* START DATA *
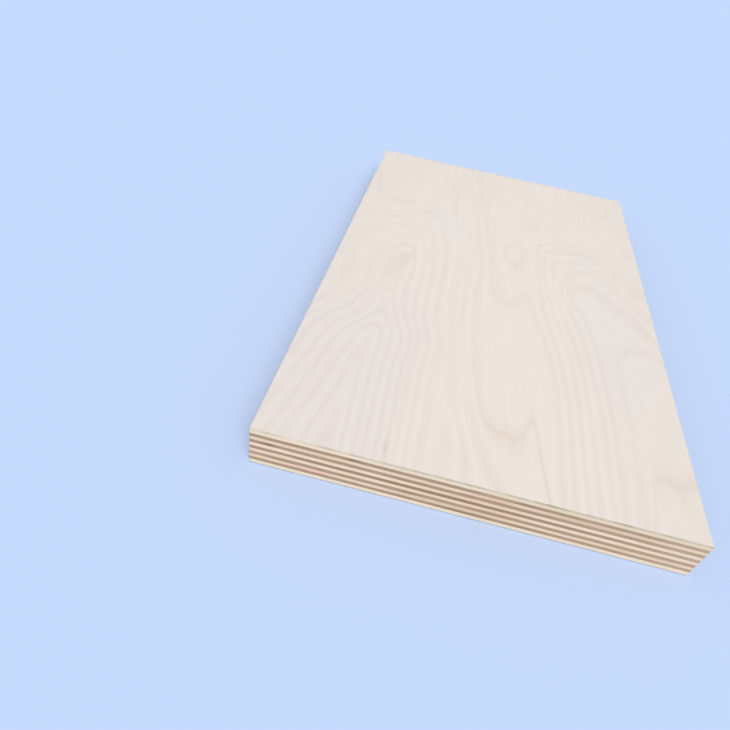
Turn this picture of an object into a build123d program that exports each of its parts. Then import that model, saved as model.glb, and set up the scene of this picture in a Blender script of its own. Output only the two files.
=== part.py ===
from build123d import *
import os

# A small sheet of birch plywood lying flat: eleven rotary-cut veneers, glued face to face with the
# grain of each ply at a right angle to the next, then sawn to size and its arrises eased.
# The origin is the centre of the back, with X across the face grain, Y along it and Z up. In millimetres.

# The sheet's outline, as sawn
sheet_width = 132.0  # across the grain of the face
sheet_length = 220.0  # along the grain of the face

# The veneers, at their thickness in the pressed and sanded sheet
outer_veneer = 1.7  # the face and the back
cross_veneer = 1.2  # inner plies whose grain runs across the sheet, dark where they are sawn
long_veneer = 1.4  # inner plies whose grain runs along the sheet, pale where they are sawn
cross_plies = 5  # the cross plies lie next to the face, next to the back, and at every second ply between

# The edges, rubbed down with fine abrasive paper
corner_radius = 0.5  # the four upright corners
arris_radius = 0.3  # the edges that run round the face and round the back

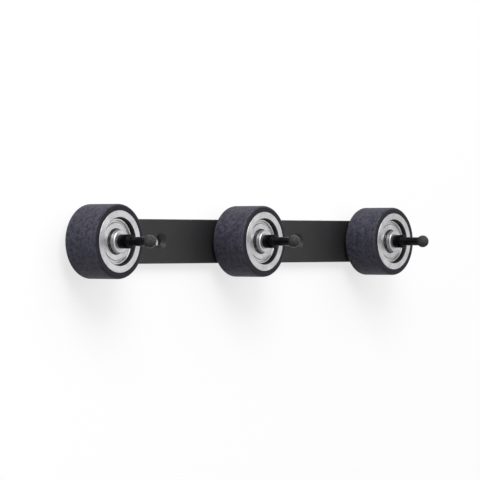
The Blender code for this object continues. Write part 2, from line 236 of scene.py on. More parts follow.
def rounded(corners, bend=4):
    """A closed outline from (radius, forward, fillet) corners, each fillet drawn as an arc."""
    outline = []
    for i, (radius, forward, fillet) in enumerate(corners):
        here = Vector((radius, forward))
        if fillet <= 0.0:
            outline.append(here)
            continue
        before = (Vector(corners[i - 1][:2]) - here).normalized()
        after = (Vector(corners[(i + 1) % len(corners)][:2]) - here).normalized()
        half = before.angle(after) / 2
        start = here + before * fillet / math.tan(half)
        end = here + after * fillet / math.tan(half)
        centre = here + (before + after).normalized() * fillet / math.sin(half)
        for step in range(bend + 1):
            outline.append(centre + fillet * (start - centre).slerp(end - centre, step / bend))
    return outline


def arc(centre, radius, start, end, steps):
    """Points of an arc in a section, both ends included."""
    turns = [start + (end - start) * i / steps for i in range(steps + 1)]
    return [(centre[0] + radius * math.cos(t), centre[1] + radius * math.sin(t)) for t in turns]


def turned(section, steps, place, closed=True, bm=None):
    """Turns a section about its own axis and puts it in place. An open section makes a solid."""
    bm = bm or bmesh.new()
    known = len(bm.verts)
    verts = [bm.verts.new((radius, -forward, 0.0)) for radius, forward in section]
    pairs = list(zip(verts, verts[1:]))
    if closed:
        pairs.append((verts[-1], verts[0]))
    edges = [bm.edges.new(pair) for pair in pairs]
    bmesh.ops.spin(bm, geom=verts + edges, cent=(0, 0, 0), axis=(0, 1, 0), angle=2 * math.pi,
                   steps=steps, use_merge=True)
    bm.verts.ensure_lookup_table()
    bmesh.ops.remove_doubles(bm, verts=bm.verts[known:], dist=1e-7)
    bm.verts.ensure_lookup_table()
    bmesh.ops.transform(bm, matrix=place, verts=bm.verts[known:])
    return bm


def on_axis(side):
    """Matrix that puts a turned shape on a roller's axis."""
    return Matrix.Translation((station(side), 0.0, 0.0))


def bearing_place(side, end):
    """Matrix of a bearing's centre; a rear bearing is turned back to front."""
    rear, front = reach(f"{side}_{end}_outer_race")
    move = Matrix.Translation((station(side), -(rear + front) / 2, 0.0))
    if end == "rear":
        return move @ Matrix.Rotation(math.pi, 4, "Z")
    return move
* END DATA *
→ **DO THIS**:
Take the lines above from the first through the one containing "# The origin" and reproduce them exactly; include nothing else.

→ **PROBLEM SOLUTION**:
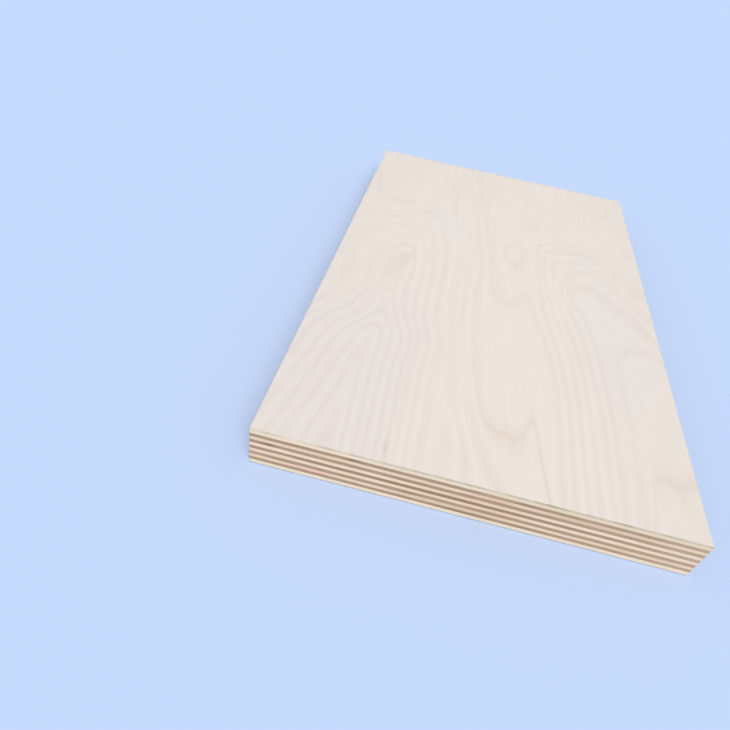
Turn this picture of an object into a build123d program that exports each of its parts. Then import that model, saved as model.glb, and set up the scene of this picture in a Blender script of its own. Output only the two files.
=== part.py ===
from build123d import *
import os

# A small sheet of birch plywood lying flat: eleven rotary-cut veneers, glued face to face with the
# grain of each ply at a right angle to the next, then sawn to size and its arrises eased.
# The origin is the centre of the back, with X across the face grain, Y along it and Z up. In millimetres.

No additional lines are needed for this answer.